Curiouser and curiouser doesn't even begin to describe Paramount's lavish 1933 version of Alice in Wonderland. Few films of the Golden age can boast quite so impressive a roll-call of talent both in front of and behind the cameras: while stars like Richard Arlen, Leon Errol, Edna May Oliver, Ned Sparks, Charlie Ruggles, Sterling Holloway, Jack Oakie, Baby LeRoy and May Robson may have faded, there's still Cary Grant as the Mock Turtle, Edward Everett Horton as the Mad Hatter, Gary Cooper as the White Knight and W.C. Fields as Humpty Dumpty and a screenplay by Joseph L. Mankiewicz and legendary production designer William Cameron Menzies, a score by Dimitri Tiomkin and direction by Norman Z. McLeod. How could it miss? Surprisingly easily...
To be fair, the film is nowhere near the disaster of its reputation: intended to save Paramount from toppling into bankruptcy by roping almost all their major contract players into one film regardless of whether they were right for the film or not, the reviews were mixed - with many, like Variety's, incredibly savage - and the box-office poor, with Paramount cutting the film by some 13 minutes shortly after previews (it's the shorter version that's made it to DVD). It didn't endear itself to fans of Lewis Carroll by combining both Wonderland and the Looking Glass and not being especially faithful to either, while star spotters will have their work cut out by the grotesque masks and heavy makeup they wear - so heavy that you wonder why they didn't just have the actors dub the dialogue over standins. Few make much impression, though Cooper shines through his Don Quixote makeup to give a surprisingly good turn as the elderly doddering knight who can't stay on his horse and who sounds oddly like a geriatric Groucho Marx. Charlotte Henry makes a good Alice, the effects are generally pretty impressive, the design sometimes rather good and there are even a couple of surreal background gags to add an extra layer of unsanity, but the tone doesn't seem quite right, with key scenes like the Mad Hatter's Tea Party falling horribly flat. The film manages to feel both drawn out in its opening stages and rushed once it reaches Wonderland even though few scenes show visible signs of being heavily trimmed. Nor does it really know how to end, a fault you could also lay at Carroll's original but which is magnified here with a surreal banquet that becomes increasingly nightmarish. And for all the whimsy, this is a production that at once stresses the grotesque over the absurd while constantly diluting it with reassuring asides.
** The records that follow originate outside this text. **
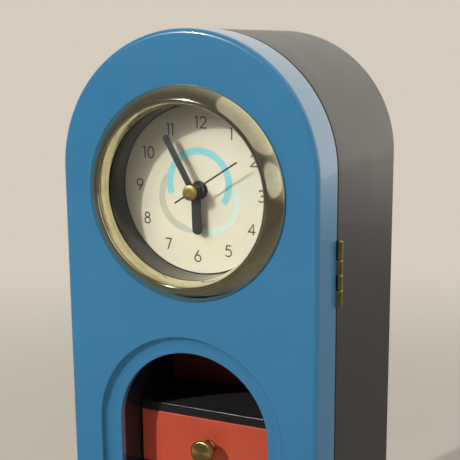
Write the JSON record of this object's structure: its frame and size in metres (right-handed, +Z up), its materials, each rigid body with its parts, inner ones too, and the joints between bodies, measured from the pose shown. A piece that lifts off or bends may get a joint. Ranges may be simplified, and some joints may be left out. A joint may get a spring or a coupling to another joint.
{
  "type": "clock diversion safe",
  "caption": "Arch-topped table clock whose hinged door hides a stack of small drawers, a cubby behind the clock and a closed compartment at the back.",
  "frame": {"origin": "centre of the underside of the case and door together, on the surface it stands on", "axes": "+Z up, the door and the clock face -Y, +X to the right of someone facing the clock, at the door hinge side"},
  "size_m": [0.1308, 0.1252, 0.344],
  "materials": {
    "blue_lacquer": "satin lacquer on board",
    "grey_lacquer": "satin lacquer on board",
    "black_paint": "semi-gloss black paint",
    "red_paint": "satin red paint",
    "knob_brass": "turned brass",
    "hinge_brass": "aged rolled brass",
    "bezel_brass": "polished brass",
    "steel": "plain steel",
    "glass": "clear flat glass",
    "dial": "printed cream sheet",
    "black_plastic": "matt black",
    "white_plastic": "moulded gear plastic",
    "copper_wire": "enamelled copper wire",
    "green_board": "circuit board",
    "cell_wrap": "plain printed sleeve",
    "felt": "pressed felt sheet"
  },
  "bodies": {
    "case": {"case_shell": "grey_lacquer", "base_felt": "felt", "false_back": "red_paint", "back_panel": "grey_lacquer", "hatch_pin_1": "steel", "hatch_pin_2": "steel", "hatch_magnet": "steel", "board_top": "black_paint", "board_1": "black_paint", "board_2": "black_paint", "board_3": "black_paint", "board_bottom": "black_paint", "catch_magnet": "steel", "hinge_upper_case_leaf": "hinge_brass", "hinge_upper_pin": "hinge_brass", "hinge_lower_case_leaf": "hinge_brass", "hinge_lower_pin": "hinge_brass"},
    "door": {"door_panel": "blue_lacquer", "window_liner": "black_paint", "catch_strike": "steel", "hinge_upper_door_leaf": "hinge_brass", "hinge_lower_door_leaf": "hinge_brass", "clock_bezel": "bezel_brass", "clock_glass": "glass", "clock_can": "bezel_brass", "clock_dial": "dial", "movement_housing": "black_plastic", "movement_cover": "black_plastic", "stator_plate": "steel", "drive_coil": "copper_wire", "circuit_board": "green_board", "battery_cell": "cell_wrap", "contact_plus": "steel", "contact_minus": "steel"},
    "hour_train": {"hour_wheel": "white_plastic", "hour_hand": "black_plastic"},
    "minute_train": {"minute_wheel": "white_plastic", "minute_hand": "black_plastic"},
    "second_train": {"second_wheel": "white_plastic", "second_hand": "black_plastic", "hand_cap": "bezel_brass"},
    "setting_train": {"motion_wheel": "white_plastic", "set_knob": "black_plastic"},
    "third": {"third_wheel": "white_plastic"},
    "intermediate": {"intermediate_wheel": "white_plastic"},
    "rotor": {"rotor": "steel"},
    "hatch": {"hatch_panel": "grey_lacquer"},
    "drawer_1": {"drawer_1_front": "red_paint", "drawer_1_tray": "black_paint", "drawer_1_knob": "knob_brass"},
    "drawer_2": {"drawer_2_front": "red_paint", "drawer_2_tray": "black_paint", "drawer_2_knob": "knob_brass"},
    "drawer_3": {"drawer_3_front": "red_paint", "drawer_3_tray": "black_paint", "drawer_3_knob": "knob_brass"},
    "drawer_4": {"drawer_4_front": "red_paint", "drawer_4_tray": "black_paint", "drawer_4_knob": "knob_brass"}
  },
  "joints": [
    {"name": "door_hinge", "type": "hinge", "parent": "case", "child": "door", "pos_m": [0.0654, -0.03405, 0], "axis": [0, 0, 1], "range_deg": [0, 180]},
    {"name": "second_hand_spin", "type": "hinge", "parent": "door", "child": "second_train", "pos_m": [0, -0.0434, 0.2708], "axis": [0, 1, 0], "continuous": true},
    {"name": "minute_hand_spin", "type": "hinge", "parent": "door", "child": "minute_train", "pos_m": [0, -0.0434, 0.2708], "axis": [0, 1, 0], "continuous": true},
    {"name": "hour_hand_spin", "type": "hinge", "parent": "door", "child": "hour_train", "pos_m": [0, -0.0434, 0.2708], "axis": [0, 1, 0], "continuous": true},
    {"name": "set_knob_spin", "type": "hinge", "parent": "door", "child": "setting_train", "pos_m": [0.00719, -0.0434, 0.27622], "axis": [0, 1, 0], "continuous": true},
    {"name": "third_wheel_spin", "type": "hinge", "parent": "door", "child": "third", "pos_m": [-0.0085, -0.0434, 0.2708], "axis": [0, 1, 0], "continuous": true},
    {"name": "intermediate_wheel_spin", "type": "hinge", "parent": "door", "child": "intermediate", "pos_m": [0, -0.0434, 0.2804], "axis": [0, 1, 0], "continuous": true},
    {"name": "rotor_spin", "type": "hinge", "parent": "door", "child": "rotor", "pos_m": [-0.00559, -0.0434, 0.28461], "axis": [0, 1, 0], "continuous": true},
    {"name": "drawer_1_slide", "type": "slide", "parent": "case", "child": "drawer_1", "axis": [0, -1, 0], "range_m": [0, 0.026]},
    {"name": "drawer_2_slide", "type": "slide", "parent": "case", "child": "drawer_2", "axis": [0, -1, 0], "range_m": [0, 0.026]},
    {"name": "drawer_3_slide", "type": "slide", "parent": "case", "child": "drawer_3", "axis": [0, -1, 0], "range_m": [0, 0.026]},
    {"name": "drawer_4_slide", "type": "slide", "parent": "case", "child": "drawer_4", "axis": [0, -1, 0], "range_m": [0, 0.026]},
    {"name": "hatch_hinge", "type": "hinge", "parent": "case", "child": "hatch", "pos_m": [-0.0307, 0.0574, 0], "axis": [0, 0, 1], "range_deg": [0, 90]}
  ],
  "couplings": [
    {"joint": "hour_hand_spin", "follows": "minute_hand_spin", "ratio": 0.083333},
    {"joint": "set_knob_spin", "follows": "minute_hand_spin", "ratio": -0.33333},
    {"joint": "third_wheel_spin", "follows": "second_hand_spin", "ratio": -0.13333},
    {"joint": "intermediate_wheel_spin", "follows": "second_hand_spin", "ratio": -5},
    {"joint": "rotor_spin", "follows": "second_hand_spin", "ratio": 30}
  ]
}
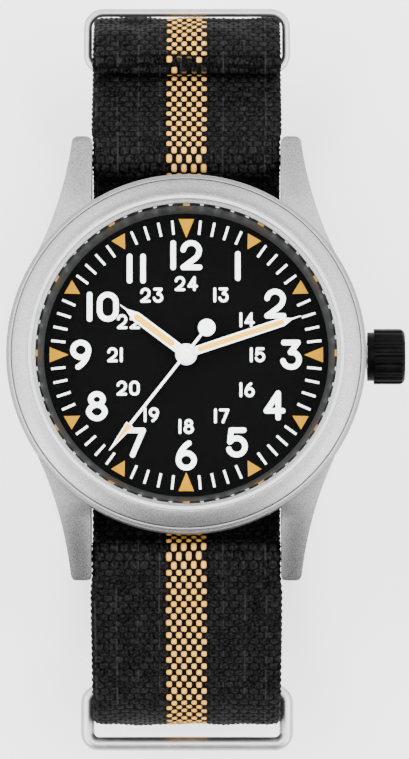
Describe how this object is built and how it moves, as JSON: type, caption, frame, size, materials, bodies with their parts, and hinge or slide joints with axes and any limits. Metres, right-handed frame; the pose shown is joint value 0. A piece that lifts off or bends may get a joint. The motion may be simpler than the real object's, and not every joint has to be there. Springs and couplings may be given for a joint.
{
  "type": "field watch",
  "caption": "Field watch with a sloped bezel, numbered black dial, fluted crown and a pull-through woven strap closed round the wrist by a buckle, a ring and keepers",
  "frame": {"origin": "middle of the bounding box in X and Y, on the surface that the closed strap loop stands on", "axes": "+Z out of the dial, +Y towards 12 o'clock, +X towards the crown at 3 o'clock"},
  "size_m": [0.0424, 0.0818, 0.0542],
  "materials": {
    "case_steel": "bead blasted, light grey",
    "polished_steel": "satin to polished",
    "crystal_glass": "clear, polished",
    "gasket_nylon": "translucent",
    "seal_rubber": "matte",
    "dial_ring_grey": "dark satin grey",
    "dial_black": "matte black",
    "print_white": "printed, matte",
    "marker_gold": "printed, gold yellow",
    "holder_plastic": "moulded",
    "crown_black": "black coating",
    "hand_white": "white paint",
    "lume_tan": "aged luminous paint",
    "wheel_brass": "gilt",
    "movement_plate": "nickel plated",
    "motor_iron": "plain",
    "winding_copper": "enamelled wire",
    "board_green": "lacquered",
    "strap_webbing": "woven, black with a tan middle stripe",
    "strap_thread": "sewing thread"
  },
  "bodies": {
    "watch_and_strap": {"case_middle": "case_steel", "bezel": "case_steel", "case_back": "case_steel", "crystal": "crystal_glass", "crystal_gasket": "gasket_nylon", "case_back_gasket": "seal_rubber", "dial_ring": "dial_ring_grey", "dial": "dial_black", "dial_numerals": "print_white", "minute_track": "print_white", "hour_markers": "marker_gold", "movement_holder": "holder_plastic", "crown_tube": "polished_steel", "main_plate": "movement_plate", "train_bridge": "movement_plate", "bridge_screws": "polished_steel", "stator": "motor_iron", "coil_core": "motor_iron", "coil_winding": "winding_copper", "circuit_board": "board_green", "quartz_can": "polished_steel", "battery": "polished_steel", "battery_clamp": "polished_steel", "spring_bar_12": "polished_steel", "spring_bar_6": "polished_steel", "bar_spring_12": "polished_steel", "bar_spring_6": "polished_steel", "long_strap": "strap_webbing", "short_strip": "strap_webbing", "fixed_keeper": "polished_steel", "buckle_frame": "polished_steel", "buckle_bar": "polished_steel", "strap_stitching": "strap_thread"},
    "minute_body": {"centre_wheel": "wheel_brass", "minute_hand": "hand_white", "minute_hand_lume": "lume_tan"},
    "hour_body": {"hour_wheel": "wheel_brass", "hour_hand": "hand_white", "hour_hand_lume": "lume_tan"},
    "seconds_body": {"seconds_wheel": "wheel_brass", "seconds_hand": "hand_white", "seconds_hand_lume": "lume_tan"},
    "minute_wheel_body": {"minute_wheel": "wheel_brass"},
    "setting_wheel_body": {"setting_wheel": "wheel_brass"},
    "third_body": {"third_wheel": "wheel_brass"},
    "fifth_body": {"fifth_wheel": "wheel_brass"},
    "rotor_body": {"rotor": "wheel_brass"},
    "crown_slide_body": {"crown_seal": "seal_rubber"},
    "crown_body": {"crown": "crown_black", "stem": "polished_steel"},
    "lever_body": {"setting_lever": "polished_steel"},
    "fork_body": {"clutch_fork": "polished_steel"},
    "clutch_body": {"clutch_wheel": "polished_steel"},
    "tip_12_left_body": {"bar_tip_12_left": "polished_steel"},
    "tip_12_right_body": {"bar_tip_12_right": "polished_steel"},
    "tip_6_left_body": {"bar_tip_6_left": "polished_steel"},
    "tip_6_right_body": {"bar_tip_6_right": "polished_steel"},
    "tongue_body": {"buckle_tongue": "polished_steel"},
    "keeper_body": {"floating_keeper": "polished_steel"},
    "ring_body": {"strap_ring": "polished_steel"}
  },
  "joints": [
    {"name": "minute_turn", "type": "hinge", "parent": "watch_and_strap", "child": "minute_body", "pos_m": [-0.0021, 0.00033, 0.05155], "axis": [0, 0, 1], "continuous": true},
    {"name": "hour_turn", "type": "hinge", "parent": "watch_and_strap", "child": "hour_body", "pos_m": [-0.0021, 0.00033, 0.05105], "axis": [0, 0, 1], "continuous": true},
    {"name": "seconds_turn", "type": "hinge", "parent": "watch_and_strap", "child": "seconds_body", "pos_m": [-0.0021, 0.00033, 0.052], "axis": [0, 0, 1], "continuous": true},
    {"name": "minute_wheel_turn", "type": "hinge", "parent": "watch_and_strap", "child": "minute_wheel_body", "pos_m": [0.0003, 0.00033, 0.0495], "axis": [0, 0, 1], "continuous": true},
    {"name": "setting_wheel_turn", "type": "hinge", "parent": "watch_and_strap", "child": "setting_wheel_body", "pos_m": [0.0033, 0.00033, 0.0495], "axis": [0, 0, 1], "continuous": true},
    {"name": "third_turn", "type": "hinge", "parent": "watch_and_strap", "child": "third_body", "pos_m": [-0.00558, 0.00126, 0.0477], "axis": [0, 0, 1], "continuous": true},
    {"name": "fifth_turn", "type": "hinge", "parent": "watch_and_strap", "child": "fifth_body", "pos_m": [-0.00364, -0.00297, 0.04715], "axis": [0, 0, 1], "continuous": true},
    {"name": "rotor_turn", "type": "hinge", "parent": "watch_and_strap", "child": "rotor_body", "pos_m": [-0.00517, -0.0045, 0.0475], "axis": [0, 0, 1], "continuous": true},
    {"name": "crown_pull", "type": "slide", "parent": "watch_and_strap", "child": "crown_slide_body", "axis": [1, 0, 0], "range_m": [0, 0.001]},
    {"name": "crown_turn", "type": "hinge", "parent": "crown_slide_body", "child": "crown_body", "pos_m": [0.01715, 0.00033, 0.0486], "axis": [1, 0, 0], "continuous": true},
    {"name": "lever_turn", "type": "hinge", "parent": "watch_and_strap", "child": "lever_body", "pos_m": [0.0084, 0.00273, 0.0475], "axis": [0, 0, 1], "range_deg": [0, 24.6]},
    {"name": "fork_slide", "type": "slide", "parent": "watch_and_strap", "child": "fork_body", "axis": [-1, 0, 0], "range_m": [0, 0.0005]},
    {"name": "clutch_turn", "type": "hinge", "parent": "fork_body", "child": "clutch_body", "pos_m": [0.0052, 0.00033, 0.0486], "axis": [1, 0, 0], "continuous": true},
    {"name": "tip_12_left_press", "type": "slide", "parent": "watch_and_strap", "child": "tip_12_left_body", "axis": [1, 0, 0], "range_m": [0, 0.00095], "stiffness_N_per_m": 400, "deforming": ["bar_spring_12"]},
    {"name": "tip_12_right_press", "type": "slide", "parent": "watch_and_strap", "child": "tip_12_right_body", "axis": [-1, 0, 0], "range_m": [0, 0.00095], "stiffness_N_per_m": 400, "deforming": ["bar_spring_12"]},
    {"name": "tip_6_left_press", "type": "slide", "parent": "watch_and_strap", "child": "tip_6_left_body", "axis": [1, 0, 0], "range_m": [0, 0.00095], "stiffness_N_per_m": 400, "deforming": ["bar_spring_6"]},
    {"name": "tip_6_right_press", "type": "slide", "parent": "watch_and_strap", "child": "tip_6_right_body", "axis": [-1, 0, 0], "range_m": [0, 0.00095], "stiffness_N_per_m": 400, "deforming": ["bar_spring_6"]},
    {"name": "tongue_hinge", "type": "hinge", "parent": "watch_and_strap", "child": "tongue_body", "pos_m": [-0.0021, 0.00433, 0.0055], "axis": [1, 0, 0], "range_deg": [0, 8]},
    {"name": "keeper_slide", "type": "slide", "parent": "watch_and_strap", "child": "keeper_body", "axis": [0, 0, 1], "range_m": [-0.004, 0]},
    {"name": "ring_hinge", "type": "hinge", "parent": "watch_and_strap", "child": "ring_body", "pos_m": [-0.0021, -0.03437, 0.0242], "axis": [1, 0, 0], "range_deg": [-12, 12]}
  ],
  "couplings": [
    {"joint": "hour_turn", "follows": "minute_turn", "ratio": 0.083333},
    {"joint": "minute_wheel_turn", "follows": "minute_turn", "ratio": -0.33333},
    {"joint": "setting_wheel_turn", "follows": "minute_turn", "ratio": 0.5},
    {"joint": "seconds_turn", "follows": "minute_turn", "ratio": 60},
    {"joint": "third_turn", "follows": "minute_turn", "ratio": -8},
    {"joint": "fifth_turn", "follows": "minute_turn", "ratio": -360},
    {"joint": "rotor_turn", "follows": "minute_turn", "ratio": 1800},
    {"joint": "clutch_turn", "follows": "crown_turn", "ratio": 1},
    {"joint": "fork_slide", "follows": "crown_pull", "ratio": 0.5},
    {"joint": "lever_turn", "follows": "crown_pull", "rad_per_m": 427.61}
  ]
}
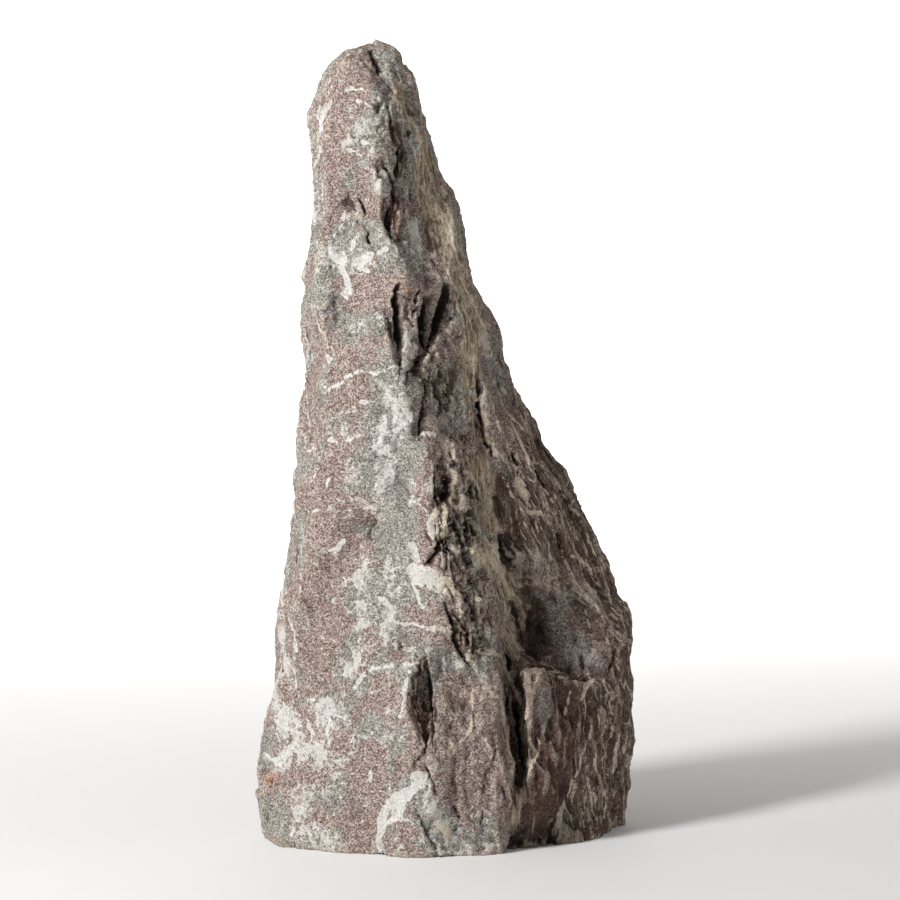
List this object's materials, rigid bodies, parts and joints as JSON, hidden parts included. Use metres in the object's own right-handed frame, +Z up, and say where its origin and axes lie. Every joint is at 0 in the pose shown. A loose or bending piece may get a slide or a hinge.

There's enough that does work to make it worth a viewing, but there's also enough that doesn't to stop it from being the classic its heavyweight credits imply. Indeed, the roster of talent is the film's biggest problem, raising hopes the film cannot possibly satisfy, making it one of those films that seems so much better - though still not hitting the bullseye - on a second viewing. No extras on the DVD, though.